At first glance, this indicator is not a cause for concern. In fact, it has been a bullish signal in the short-term. In the two weeks after these signals, the SPX averaged a 1.7% return, with about 85% of the returns positive. Compare this to the usual one-week return of 0.5%, with a 65% chance of being positive. There is also significant outperformance one month after these signals. The longer-term returns have shown only slight outperformance when looking at the average return.

SPX After Signal 1

I also wondered how the numbers would change when you consider how strong the market has been. I broke the returns above into when the SPX flashed this signal while within 2.5% of an all-time high (the current situation), as opposed to the other times it signaled.

In this scenario, the bullishness in the returns above disappears. While the two-week returns were still good, take a look at the returns at one and three months. The average returns after these signals, within these timeframes, has been negative. A month after a signal with the index near a high, it averaged a small loss, with 57% of returns positive. Three months after a signal, the index averaged a 0.17% loss, with 57% of returns positive.

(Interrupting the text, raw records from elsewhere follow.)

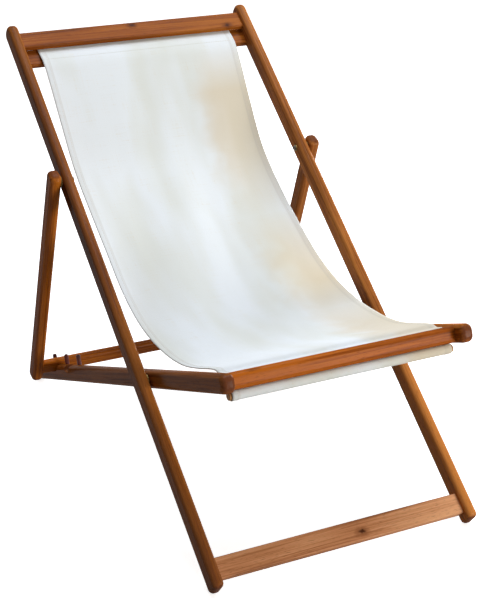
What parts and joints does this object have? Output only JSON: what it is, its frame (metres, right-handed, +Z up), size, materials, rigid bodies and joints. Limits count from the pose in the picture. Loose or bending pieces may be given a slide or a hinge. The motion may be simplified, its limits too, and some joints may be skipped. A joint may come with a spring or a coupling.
{
  "type": "folding canvas deck chair",
  "caption": "Folding deck chair: back frame, seat frame and strut frame of varnished boards with a hanging canvas sling and notched, pegged rails.",
  "frame": {"origin": "centre of the chair's bounding box in plan, on the floor that its feet stand on", "axes": "+X to the right as the chair is seen from the front, +Y to the rear, +Z up"},
  "size_m": [0.595, 0.9958, 0.8058],
  "materials": {
    "varnished_wood": "oiled and varnished hardwood, satin, with fine grain along each board",
    "dark_wood": "dark turned hardwood, satin",
    "pale_wood": "plain sanded dowel",
    "canvas": "woven cotton canvas, matt, undyed white",
    "brass": "plain brass, slightly dulled",
    "steel": "dark plated steel"
  },
  "bodies": {
    "back_frame": {"canvas_sling": "canvas", "foot_board": "varnished_wood", "left_back_leg": "varnished_wood", "left_seat_pivot_bolt": "steel", "left_seat_pivot_cup": "brass", "left_seat_pivot_insert": "brass", "left_seat_pivot_spacer": "brass", "left_strut_pivot_spacer": "brass", "right_back_leg": "varnished_wood", "right_seat_pivot_bolt": "steel", "right_seat_pivot_cup": "brass", "right_seat_pivot_insert": "brass", "right_seat_pivot_spacer": "brass", "right_strut_pivot_spacer": "brass", "top_front_slat": "varnished_wood", "top_rear_slat": "varnished_wood", "top_sling_dowel": "pale_wood"},
    "seat_frame": {"front_sling_dowel": "pale_wood", "left_front_peg": "dark_wood", "left_middle_peg": "dark_wood", "left_rear_peg": "dark_wood", "left_seat_rail": "varnished_wood", "right_front_peg": "dark_wood", "right_middle_peg": "dark_wood", "right_rear_peg": "dark_wood", "right_seat_rail": "varnished_wood", "seat_front_bar": "varnished_wood", "seat_rear_bar": "varnished_wood"},
    "strut_frame": {"left_strut": "varnished_wood", "left_strut_pivot_bolt": "steel", "left_strut_pivot_cup": "brass", "left_strut_pivot_insert": "brass", "prop_bar": "varnished_wood", "right_strut": "varnished_wood", "right_strut_pivot_bolt": "steel", "right_strut_pivot_cup": "brass", "right_strut_pivot_insert": "brass"}
  },
  "joints": [
    {"name": "seat_fold", "type": "hinge", "parent": "back_frame", "child": "seat_frame", "pos_m": [0, -0.169, 0.27065], "axis": [1, 0, 0], "range_deg": [0, 52], "deforming": ["canvas_sling"]},
    {"name": "strut_fold", "type": "hinge", "parent": "back_frame", "child": "strut_frame", "pos_m": [0, 0.18286, 0.55549], "axis": [1, 0, 0], "range_deg": [0, 112]}
  ],
  "couplings": [
    {"joint": "strut_fold", "follows": "seat_fold", "ratio": 2.15}
  ]
}
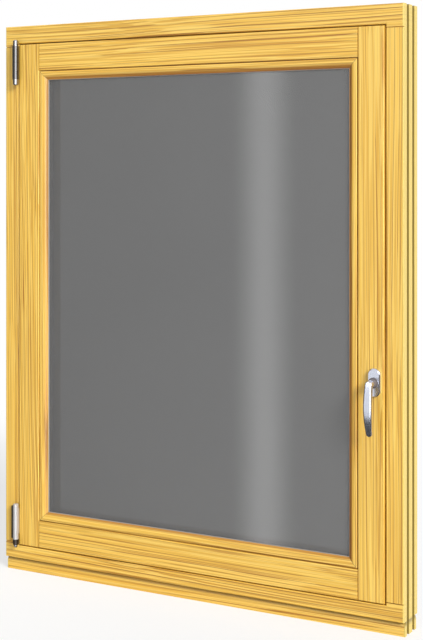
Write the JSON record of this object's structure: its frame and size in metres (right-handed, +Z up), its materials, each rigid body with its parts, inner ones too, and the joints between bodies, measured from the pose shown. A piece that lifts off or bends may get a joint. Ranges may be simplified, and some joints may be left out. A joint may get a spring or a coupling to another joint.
{
  "type": "tilt and turn window",
  "caption": "Single sash tilt and turn window in natural pine with double glazing, a lever handle and two exposed hinges.",
  "frame": {"origin": "centre of the base profile's underside", "axes": "+X to the right seen from the room, -Y towards the room, +Z up"},
  "size_m": [1, 0.1261, 1.28],
  "materials": {
    "pine": "satin varnished",
    "window_glass": "clear",
    "handle_aluminium": "satin",
    "hinge_steel": "satin",
    "rail_aluminium": "satin",
    "spacer_aluminium": "matte",
    "black_rubber": "matte",
    "grey_silicone": "matte",
    "dark_steel": "burnished",
    "black_plastic": "matte"
  },
  "bodies": {
    "window": {"frame_head": "pine", "frame_bottom_rail": "pine", "frame_jamb_hinge_side": "pine", "frame_jamb_handle_side": "pine", "frame_base_profile": "pine", "rain_rail": "rail_aluminium", "rain_rail_cap_left": "black_plastic", "rain_rail_cap_right": "black_plastic", "sash_stile_hinge_side": "pine", "sash_stile_handle_side": "pine", "sash_top_rail": "pine", "sash_bottom_rail": "pine", "bead_top": "pine", "bead_bottom": "pine", "bead_left": "pine", "bead_right": "pine", "pane_inner": "window_glass", "pane_outer": "window_glass", "glazing_spacer": "spacer_aluminium", "glazing_seal_room_side": "grey_silicone", "glazing_seal_outside": "black_rubber", "frame_gasket_room_side": "black_rubber", "frame_gasket_centre": "black_rubber", "upper_hinge_frame_bearing": "dark_steel", "upper_hinge_sash_bearing": "dark_steel", "upper_hinge_pin": "hinge_steel", "lower_hinge_frame_bearing": "dark_steel", "lower_hinge_sash_sleeve": "hinge_steel", "lower_hinge_pin": "hinge_steel", "handle_rose": "handle_aluminium"},
    "handle": {"handle_lever": "handle_aluminium"}
  },
  "joints": [
    {"name": "handle_turn", "type": "hinge", "parent": "window", "child": "handle", "pos_m": [0.439, -0.05, 0.511], "axis": [0, 1, 0], "range_deg": [0, 180]}
  ]
}
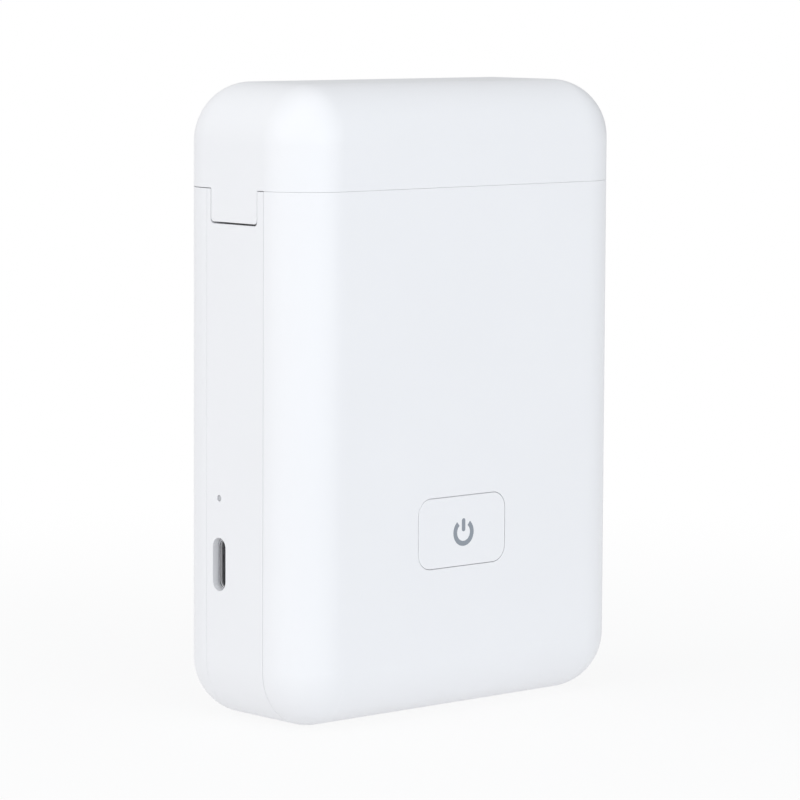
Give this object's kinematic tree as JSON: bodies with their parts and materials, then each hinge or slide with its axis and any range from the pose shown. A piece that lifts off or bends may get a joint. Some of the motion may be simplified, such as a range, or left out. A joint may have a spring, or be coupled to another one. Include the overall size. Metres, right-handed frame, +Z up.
{
  "type": "portable label printer",
  "caption": "Upright pocket label printer with a rounded case, a side-hinged top lid, a side label outlet, a wide power button and a USB-C socket.",
  "frame": {"origin": "on the ground under the middle of the case", "axes": "+Z up, +Y towards the back of the case, +X towards the hinge side; the button faces -Y and the label outlet -X"},
  "size_m": [0.079, 0.034, 0.112],
  "materials": {
    "case_plastic": "fine matte white moulded plastic",
    "button_plastic": "fine matte white moulded plastic",
    "frame_plastic": "matte pale grey moulded plastic",
    "screw_steel": "zinc-plated screws",
    "steel": "bright steel",
    "spring_steel": "spring steel",
    "motor_can": "plated motor can",
    "brass": "turned brass",
    "gear_plastic": "natural acetal",
    "roller_rubber": "smooth black silicone rubber",
    "spindle_plastic": "dark grey moulded plastic",
    "cardboard": "wound core board",
    "label_paper": "thermal label paper",
    "chip_plastic": "black moulded epoxy",
    "aluminium": "plain aluminium plate",
    "head_ceramic": "glazed ceramic substrate",
    "circuit_board": "green solder mask",
    "connector_steel": "plated connector shell",
    "led_plastic": "milky lens",
    "clear_plastic": "clear acrylic",
    "battery_wrap": "foil pouch"
  },
  "bodies": {
    "housing": {"front_shell": "case_plastic", "middle_frame": "case_plastic", "rear_shell": "case_plastic", "case_screws": "screw_steel", "inner_frame": "frame_plastic", "gear_bracket": "steel", "bracket_screws": "screw_steel", "gear_pins": "steel", "motor_body": "motor_can", "hinge_pin": "steel", "head_pivot_pin": "steel", "head_spring": "spring_steel", "tear_bar": "steel", "label_sensor": "chip_plastic", "label_strip": "label_paper", "main_board": "circuit_board", "board_chips": "chip_plastic", "board_screws": "screw_steel", "tact_switch": "chip_plastic", "usb_board": "circuit_board", "usb_board_screws": "screw_steel", "usb_shell": "connector_steel", "usb_tongue": "chip_plastic", "status_led": "led_plastic", "light_pipe": "clear_plastic", "battery_cell": "battery_wrap"},
    "lid": {"lid_shell": "case_plastic", "lid_frame": "frame_plastic", "lid_screws": "screw_steel", "platen_bushes": "brass"},
    "platen": {"platen_shaft": "steel", "platen_rubber": "roller_rubber", "platen_gear": "gear_plastic"},
    "supply_roll": {"label_roll": "label_paper", "roll_core": "cardboard", "roll_spindle": "spindle_plastic"},
    "idler": {"idler_gear": "gear_plastic"},
    "reduction": {"reduction_gear": "gear_plastic"},
    "motor_rotor": {"motor_shaft": "steel", "motor_pinion": "brass"},
    "print_head": {"head_plate": "aluminium", "head_substrate": "head_ceramic"},
    "button": {"power_button": "button_plastic", "tact_plunger": "chip_plastic"}
  },
  "joints": [
    {"name": "lid_hinge", "type": "hinge", "parent": "housing", "child": "lid", "pos_m": [0.0379, 0, 0.086], "axis": [0, 1, 0], "range_deg": [0, 110]},
    {"name": "supply_roll_spin", "type": "hinge", "parent": "housing", "child": "supply_roll", "pos_m": [0.008, 0, 0.072], "axis": [0, 1, 0], "continuous": true},
    {"name": "platen_spin", "type": "hinge", "parent": "lid", "child": "platen", "pos_m": [-0.03, 0, 0.09205], "axis": [0, 1, 0], "continuous": true},
    {"name": "idler_spin", "type": "hinge", "parent": "housing", "child": "idler", "pos_m": [-0.03, 0, 0.08205], "axis": [0, 1, 0], "continuous": true},
    {"name": "reduction_spin", "type": "hinge", "parent": "housing", "child": "reduction", "pos_m": [-0.0252, 0, 0.07565], "axis": [0, 1, 0], "continuous": true},
    {"name": "motor_spin", "type": "hinge", "parent": "housing", "child": "motor_rotor", "pos_m": [-0.0252, 0, 0.06365], "axis": [0, 1, 0], "continuous": true},
    {"name": "head_pivot", "type": "hinge", "parent": "housing", "child": "print_head", "pos_m": [-0.0205, 0, 0.0864], "axis": [0, 1, 0], "range_deg": [-2, 0], "stiffness_Nm_per_rad": 0.3, "springref_deg": 2.86, "deforming": ["head_spring"]},
    {"name": "button_press", "type": "slide", "parent": "housing", "child": "button", "axis": [0, 1, 0], "range_m": [0, 0.0004], "stiffness_N_per_m": 500}
  ],
  "couplings": [
    {"joint": "platen_spin", "follows": "supply_roll_spin", "ratio": -3.9},
    {"joint": "idler_spin", "follows": "supply_roll_spin", "ratio": 3.9},
    {"joint": "reduction_spin", "follows": "supply_roll_spin", "ratio": -6.5},
    {"joint": "motor_spin", "follows": "supply_roll_spin", "ratio": 19.5}
  ]
}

However, when the signal occurred while the index was not as close to an all-time high, it averaged a gain of almost 7% over the next month, with nearly 90% of the returns positive.

SPX After Signal 2

Before running these numbers, I thought intraday selling might be a cause for concern, but in the short-term these instances have been overall bullish. Looking only at times when stocks were near all-time highs, however, this has been a worrisome indicator. Hopefully, we buck that trend.